Despite those expectations, the market reacted harshly to the short-term mismatch between rising demand and limited production.

Market rally driven more by optimism than fundamentals

Intel’s stock had enjoyed a powerful rebound before the selloff, fueled by renewed investor confidence and major external backing.

Government support, SoftBank involvement, and investment commitments from Nvidia had reignited interest in Intel’s long-term strategy.

The stock surged 84% last year and continued climbing into early 2026 with gains of more than 40% in January alone.

But some analysts warned the rally had raced ahead of what Intel’s financial performance could justify.

“The rally had been largely driven by ‘the dream’ rather than the near-term reality or fundamentals,” TD Cowen analysts said.

That comment captured growing concern that expectations had outpaced Intel’s actual execution.

The company’s quarterly revenue and profit outlook came in below market estimates, triggering the sharp share price drop.

If losses hold, more than $35 billion will be erased from Intel’s market value.

Manufacturing rigidity slows Intel’s response

One major issue for Intel is the difficulty of quickly changing the type of chips it manufactures.

The company’s factories are highly specialized, meaning shifts in production require time, capital, and technical adjustments.

That inflexibility is now hurting Intel’s ability to scale output for high-demand data-center processors.

“The server cycle seems real, but the company appears to have woefully misjudged it with its capacity footprint caught massively off guard,” said analysts at Bernstein.

Their assessment highlights how Intel underestimated how rapidly the server market would rebound.

While demand is clearly strong, Intel’s supply chain is struggling to catch up.

This imbalance raises questions about how quickly Intel can capitalize on the opportunity.

Memory shortages add another layer of pressure

Compounding Intel’s challenges is a global shortage in memory supplies.

Memory prices are expected to rise, which could weigh on demand for personal computers.

That matters deeply for Intel because PCs remain its largest revenue segment.

The company had hoped its new Panther Lake chips would spark a major comeback in the PC market.

Those processors were expected to help Intel recover share lost to AMD after several years of competitive pressure.

However, higher component costs threaten to slow consumer and corporate upgrades.

If PC demand weakens, Intel’s broader recovery strategy becomes harder to sustain.

Leadership under scrutiny as turnaround unfolds

CEO Lip-Bu Tan has been tasked with reshaping Intel’s future after years of strategic missteps.

His focus has centered on cutting costs, streamlining operations, and reducing overly ambitious contract manufacturing plans.

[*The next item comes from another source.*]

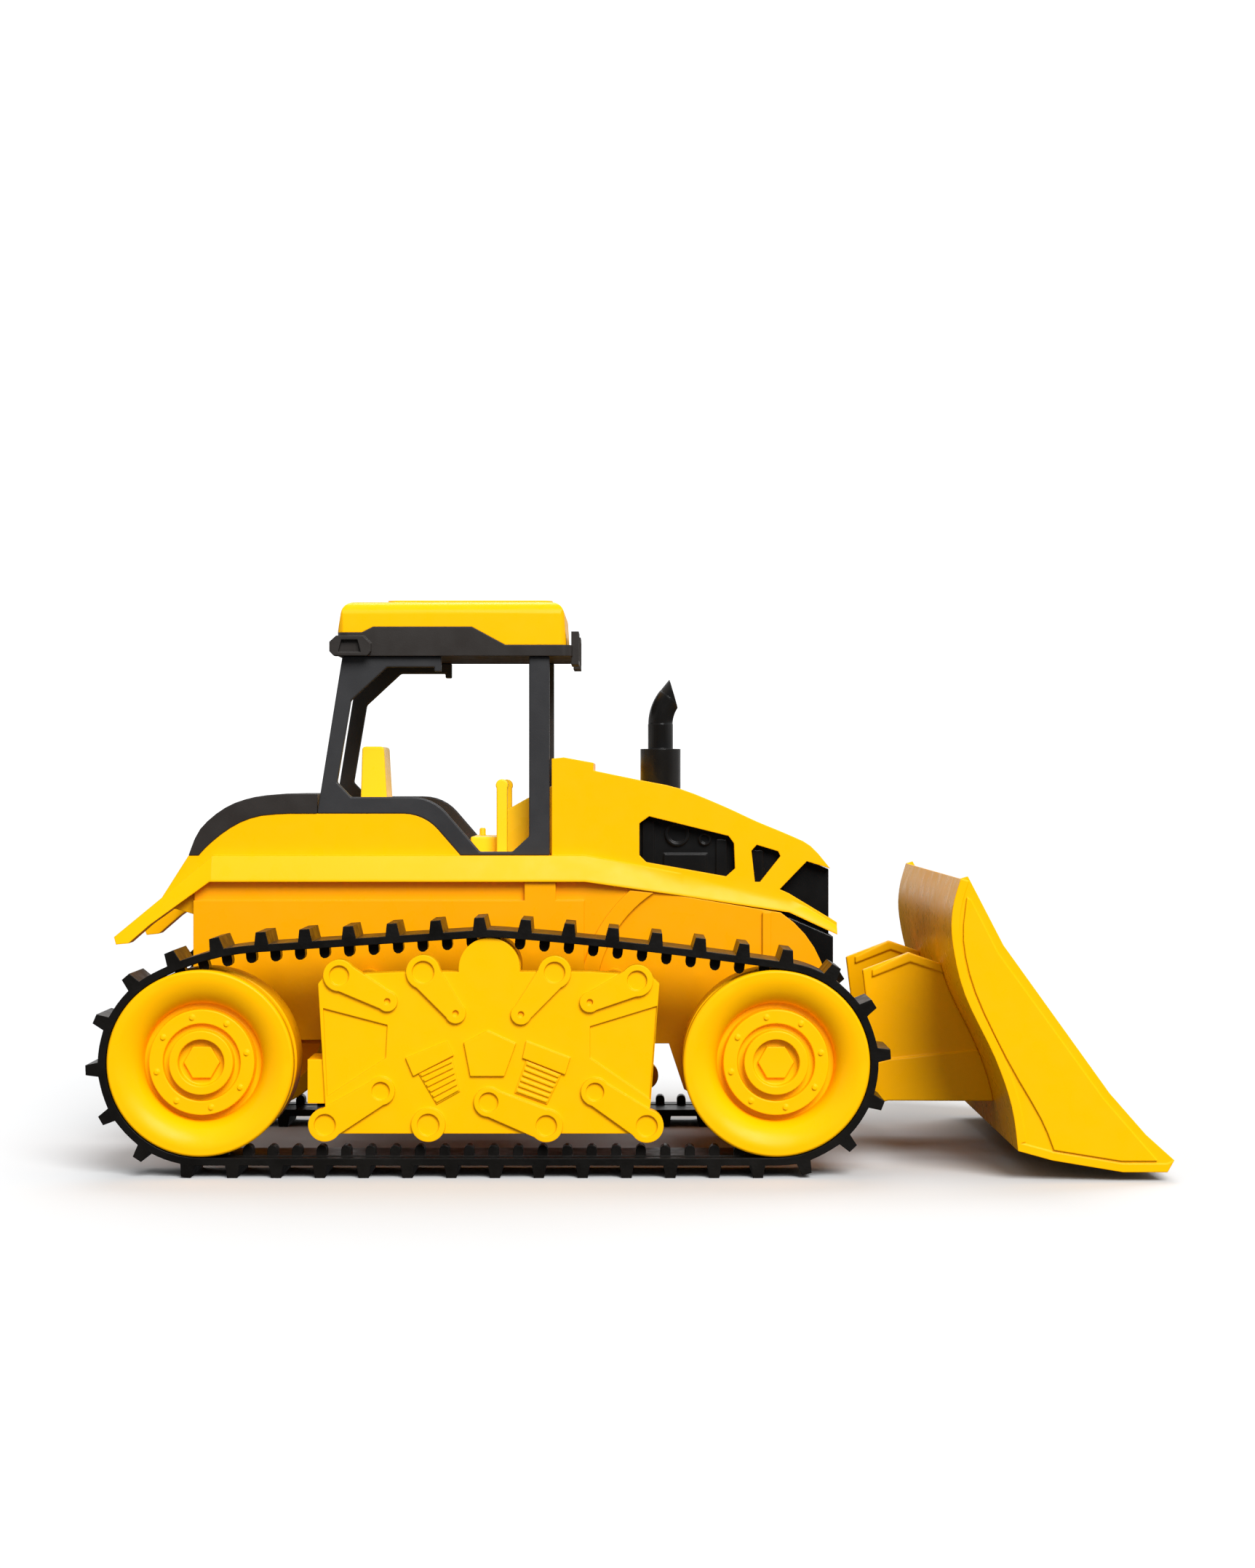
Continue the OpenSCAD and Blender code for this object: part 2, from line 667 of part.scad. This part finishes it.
plate_face = track_outer - 1.2;
plate_back = track_outer - row_margin + 0.2;
boss_rim = 2.1;

// Moulded links: [foot centre, foot radius, head centre, head radius], and a boss on its own.
boss = [[-70, 18.7], 6];
links = [
    [[-101.3, 71.2], 5.6, [-84.4, 62.1], 3.6],
    [[-71.8, 72.4], 6.0, [-60.4, 57.9], 3.6],
    [[-25.6, 72.3], 5.8, [-37.4, 57.5], 3.6],
    [[3.4, 69.4], 5.6, [-13.2, 61.8], 3.6],
    [[-106.3, 18.7], 5.9, [-86.7, 30.6], 5.0],
    [[-28.5, 18.4], 5.8, [-48.8, 26.7], 5.2],
    [[6.8, 18.3], 5.9, [-11.4, 30.3], 5.0]];

// Two discs and the straight web between them, a little narrower than the discs.
module link_shape(k) {
    a = k[0];
    b = k[2];
    n = left_normal(unit(b - a));
    wa = k[1] * 0.93;
    wb = k[3] * 0.93;
    translate(a) circle(k[1]);
    translate(b) circle(k[3]);
    polygon([a + wa * n, a - wa * n, b - wb * n, b + wb * n]);
}

plate_outline = [[-106.4, 15.5], [6.8, 15.5], [8.2, 26.7], [11.2, 68.2], [8.3, 71],
    [-13.4, 72.4], [-77.3, 72.4], [-91.9, 71.8], [-107.4, 70], [-108.8, 68.2], [-106.3, 25.7]];
plate_hollow = [[-104, 24], [5.6, 24], [8.8, 67.4], [7.4, 68.9], [-13.4, 70.2], [-77.3, 70.2],
    [-91.8, 69.6], [-105.6, 68], [-106.6, 67], [-104.2, 27]];
recess_rear = [[-107, 59.6], [-84.4, 53.7], [-85, 42.2], [-105.6, 28.6]];
recess_front = [[-13.2, 53.2], [-13.2, 42.2], [8, 27.6], [10.4, 60.4]];
pentagon = [[-57.5, 47.6], [-49.3, 51.8], [-39.2, 47.2], [-43.3, 35.8], [-55.2, 35.8]];
spring_front = [[[-35.6, 48.1], [-20.1, 42.2], [-21.9, 36.3], [-36.9, 42.2]],
    [[-35.6, 41.3], [-23.3, 36.3], [-28.3, 25.8], [-39.7, 29.9]]];
spring_rear = [[[-78, 42.2], [-63.4, 48.1], [-61.1, 43.1], [-75.3, 35.8]],
    [[-73.5, 36.7], [-61.6, 42.2], [-58.9, 30.4], [-67.1, 25.8]]];
spring_coils = 6;

// A line across a spring's body, a share t of the way down it and just inside its edges.
function across(p, t) =
    let (a = p[0] + t * (p[3] - p[0]), b = p[1] + t * (p[2] - p[1]))
    [a + 0.04 * (b - a), b + 0.04 * (a - b)];

module spring_relief(s) {
    slab(plate_face - 0.2, track_outer - 0.3) polygon(s[0]);
    slab(plate_face - 0.2, plate_face + 0.4) polygon(s[1]);
    for (i = [0:spring_coils - 1]) {
        top = across(s[1], (i + 0.25) / spring_coils);
        low = across(s[1], (i + 0.7) / spring_coils);
        slab(plate_face + 0.1, track_outer - 0.3) polygon(concat(top, reversed(low)));
    }
}

module track_frame() {
    difference() {
        union() {
            slab(plate_back - 6, plate_face) polygon(plate_outline);
            // the beam behind the panel
            slab(track_inner + 4, plate_face - 1) translate([-112.6, 26]) square([112, 15.5]);
            for (k = links) slab(plate_back, track_outer) link_shape(k);
            rod(boss[0], boss[1], plate_back, track_outer);
            spring_relief(spring_front);
            spring_relief(spring_rear);
            slab(plate_face - 0.2, track_outer - 0.2) polygon(pentagon);
            // the fixed bump that the track's upper run slides over
            rod(bump, bump_r, plate_back, plate_face);
            rod(bump, bump_r - tooth_height - 0.1, track_inner + 2, plate_face);
            rod(bump, bump_r, track_inner + 2, track_outer - row_margin - row_w - 0.3);
        }
        difference() {
            slab(plate_back - 7, plate_face - wall) polygon(plate_hollow);
            slab(track_inner, plate_face) translate([-112.6, 26]) square([112, 15.5]);
        }
        slab(track_inner + 3, plate_back - wall) translate([-110.4, 28.2]) square([107.6, 11.1]);
        rod(boss[0], boss[1] - boss_rim, track_outer - 1, track_outer + 1);
        for (k = links) {
            rod(k[0], k[1] - boss_rim, track_outer - 1, track_outer + 1);
            rod(k[2], k[3] > 4 ? k[3] - 1.8 : 1.1, track_outer - 1, track_outer + 1);
        }
        slab(plate_face - 0.8, track_outer + 1) polygon(recess_rear);
        slab(plate_face - 0.8, track_outer + 1) polygon(recess_front);
    }
    for (p = frame_posts) difference() {
        rod(p, 4.5, p[0] < -16 ? bulge_half : chassis_half, plate_face - 1);
        rod(p, 1.5, 30, 56);
    }
}

module track_frame_left() {
    color("gold") track_frame();
}

module track_frame_right() {
    color("gold") mirror([0, 1, 0]) track_frame();
}

// ---------- blade ----------

blade_t = 3;
blade_back = concat(
    spline([[116, 105.5], [113.2, 95], [113.2, 83], [117.5, 65], [128, 43], [133.8, 26],
        [136, 10.6]], 4),
    [[148, 7.3], [172.6, 3.2], [half_length - 2.4, 3.2]]);
blade_front = shifted(blade_back, blade_t);
blade_tip = [half_length, 7.4];
end_t = 2.2;

function moldboard() = concat(blade_back, [blade_tip], reversed(blade_front));
function end_plate() = concat(blade_back,
    [blade_tip, [180.6, 16.3], [168, 30.7], [131, 82.3], [118.6, 106.3]]);
function end_relief() = concat(
    spline([[118.2, 99], [117, 84], [121.2, 66], [132, 43], [144, 22], [148.5, 11]], 3),
    [[172, 7.2], [184.5, 7.2], [178, 14.6], [165.6, 29], [129, 79.6], [119.6, 98]]);

blade_screw_spots = [[-20, 30], [20, 30]];
module blade() {
    color("gold") difference() {
        union() {
            slab(-blade_half + 0.5, blade_half - 0.5) polygon(moldboard());
            both_sides() {
                slab(blade_half - 0.8 - end_t, blade_half - 0.8) polygon(end_plate());
                slab(blade_half - 1, blade_half) polygon(end_relief());
            }
            intersection() {
                for (p = blade_screw_spots)
                    translate([104, p[0], p[1]]) rotate([0, 90, 0]) cylinder(h = 32, r = 4.5);
                slab(-60, 60) polygon(concat([[90, 105.5]], blade_front, [[90, 0]]));
            }
        }
        for (p = blade_screw_spots)
            translate([100, p[0], p[1]]) rotate([0, 90, 0]) cylinder(h = 22, r = 1.5);
    }
}

bar_x = 98;
module push_arm() {
    difference() {
        union() {
            rod(pivot, 7, arm_inner, arm_outer);
            slab(arm_inner, arm_outer) polygon([[57.5, 24.2], [80, 33], [96, 37.2], [140, 42],
                [140, 21.8], [96, 22], [76, 17.5], [57.5, 10.8]]);
            slab(arm_inner + 1, arm_outer - 1) polygon([[84, 33], [88.5, 54], [86.5, 70],
                [103.5, 76.5], [122, 70], [140, 40]]);
            slab(arm_inner, arm_outer) polygon([[90, 70], [103.5, 76.5], [122, 70], [122, 67],
                [104, 73], [90, 67.5]]);
        }
        rod(pivot, pivot_d / 2 + clear, 30, 60);
        slab(30, 60) polygon(concat(blade_back, [[200, 3], [200, 106]]));
    }
}

module push_frame() {
    color("gold") {
        both_sides() push_arm();
        difference() {
            translate([bar_x, -arm_inner - 0.5, 24]) cube([6, 2 * arm_inner + 1, 12]);
            for (p = blade_screw_spots)
                translate([90, p[0], p[1]]) rotate([0, 90, 0]) cylinder(h = 20, r = 1.6);
        }
    }
}

pin_head_r = 5;
module blade_pivot_pins() {
    color("silver") both_sides() {
        rod(pivot, pivot_d / 2, chassis_half - 6, arm_outer + 0.3);
        rod(pivot, pin_head_r, arm_outer + 0.2, arm_outer + 2.2);
    }
}

module pivot_washers() {
    color("#444444") both_sides() difference() {
        rod(pivot, 6, chassis_half, chassis_half + 0.75);
        rod(pivot, pivot_d / 2 + 0.05, chassis_half - 1, chassis_half + 2);
    }
}

// ---------- fasteners ----------

screw_r = 1.45;
screw_head_r = 3;
module body_screws() {
    color("silver") for (p = screw_spots, s = [-1, 1]) {
        post([p[0], s * p[1]], screw_r, 77, 104);
        post([p[0], s * p[1]], screw_head_r, 75.8, 78);
    }
}

module track_frame_screws() {
    color("silver") both_sides() for (p = frame_posts) {
        rod(p, screw_r, chassis_half - wall - 1, 54);
        rod(p, screw_head_r, chassis_half - wall - 2.2, chassis_half - wall);
    }
}

module blade_screws() {
    color("silver") for (p = blade_screw_spots) translate([bar_x, p[0], p[1]]) rotate([0, 90, 0]) {
        translate([0, 0, -1]) cylinder(h = 22, r = screw_r);
        translate([0, 0, -2.2]) cylinder(h = 2.2, r = screw_head_r);
    }
}

chassis();
upper_body();
engine_insert();
radiator_grille();
exhaust_stack();
rear_cowl();
cab_frame_right();
cab_frame_left();
roof_frame();
roof_cap();
seat();
console();
control_levers();
front_axle();
rear_axle();
wheel_front_right();
wheel_front_left();
wheel_rear_right();
wheel_rear_left();
track_right();
track_left();
track_frame_right();
track_frame_left();
blade();
push_frame();
blade_pivot_pins();
pivot_washers();
body_screws();
track_frame_screws();
blade_screws();
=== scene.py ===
"""Toy bulldozer: looks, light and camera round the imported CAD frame."""

import json
import math

import bmesh
import bpy
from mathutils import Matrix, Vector


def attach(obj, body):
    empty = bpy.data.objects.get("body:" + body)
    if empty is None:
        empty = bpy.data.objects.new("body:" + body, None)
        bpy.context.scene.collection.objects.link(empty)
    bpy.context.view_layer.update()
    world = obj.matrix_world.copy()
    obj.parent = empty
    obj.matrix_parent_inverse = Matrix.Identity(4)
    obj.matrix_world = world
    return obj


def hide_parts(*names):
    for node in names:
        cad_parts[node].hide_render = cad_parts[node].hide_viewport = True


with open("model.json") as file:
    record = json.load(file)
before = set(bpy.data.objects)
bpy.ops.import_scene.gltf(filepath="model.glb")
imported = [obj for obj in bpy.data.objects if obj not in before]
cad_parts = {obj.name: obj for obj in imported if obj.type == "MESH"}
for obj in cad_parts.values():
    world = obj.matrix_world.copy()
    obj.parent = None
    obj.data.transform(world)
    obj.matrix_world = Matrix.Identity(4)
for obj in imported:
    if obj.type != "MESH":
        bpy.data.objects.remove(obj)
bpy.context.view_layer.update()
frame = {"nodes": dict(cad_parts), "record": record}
nodes = frame["nodes"]
record = frame["record"]
MM = 0.001

# Linear colours. The second of each pair shows in slow patches and on edges; on the edges it is
# wear on the yellows and a painted edge highlight on the black plastics.
YELLOW = (0.96, 0.46, 0.0)
YELLOW_WORN = (0.98, 0.5, 0.0)
# A darker copy of the yellow for the chassis: painted shade for its place recessed under the deck
# and behind the tracks.
PAINTED_SHADE_YELLOW = (0.85, 0.35, 0.0)
PAINTED_SHADE_YELLOW_WORN = (0.88, 0.38, 0.0)
# A lighter copy of the yellow for the seat, console and levers: painted light against the shade
# under the roof.
PAINTED_LIGHT_YELLOW = (1.0, 0.62, 0.01)
PAINTED_LIGHT_YELLOW_WORN = (1.0, 0.66, 0.02)
# The second colours of the black, pillar and gloss black plastics pale their edges as a painted
# edge highlight.
BLACK = (0.022, 0.018, 0.016)
BLACK_PATCH_AND_EDGE_HIGHLIGHT = (0.04, 0.036, 0.033)
PILLAR_GREY = (0.027, 0.027, 0.029)
PILLAR_GREY_PATCH_AND_EDGE_HIGHLIGHT = (0.045, 0.045, 0.047)
GLOSS_BLACK = (0.004, 0.004, 0.004)
GLOSS_BLACK_PATCH_AND_EDGE_HIGHLIGHT = (0.02, 0.02, 0.02)
WASHER = (0.05, 0.05, 0.05)
WASHER_WORN = (0.07, 0.07, 0.07)
RUBBER = (0.004, 0.0035, 0.003)
RUBBER_DUSTY = (0.008, 0.007, 0.006)
STEEL = (0.62, 0.62, 0.64)
STEEL_DULL = (0.5, 0.5, 0.5)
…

Investors have welcomed a more disciplined approach, but results remain mixed.

Part of Intel’s recent rally was fueled by speculation that major external customers were preparing to use Intel’s manufacturing services.

That excitement faded after Tan revealed that potential partners were still only evaluating Intel’s upcoming 14A manufacturing technology.

Two customers, he said, had progressed to technical assessments but had not yet committed to production.

That clarification cooled expectations that major commercial contracts were imminent.

Confidence tested as reality sets in

The sudden stock drop illustrates how fragile Intel’s recovery narrative remains.

Demand for AI infrastructure is undeniably strong.

Intel’s products are increasingly relevant again in the data-center ecosystem.

But execution challenges, manufacturing rigidity, and supply shortages continue to hold the company back.

Investors now appear to be recalibrating expectations toward a slower, more difficult turnaround.

Intel’s long-term prospects still depend on its ability to modernize factories, improve production flexibility, and secure major external customers.

Until then, optimism alone may no longer be enough to sustain its stock momentum.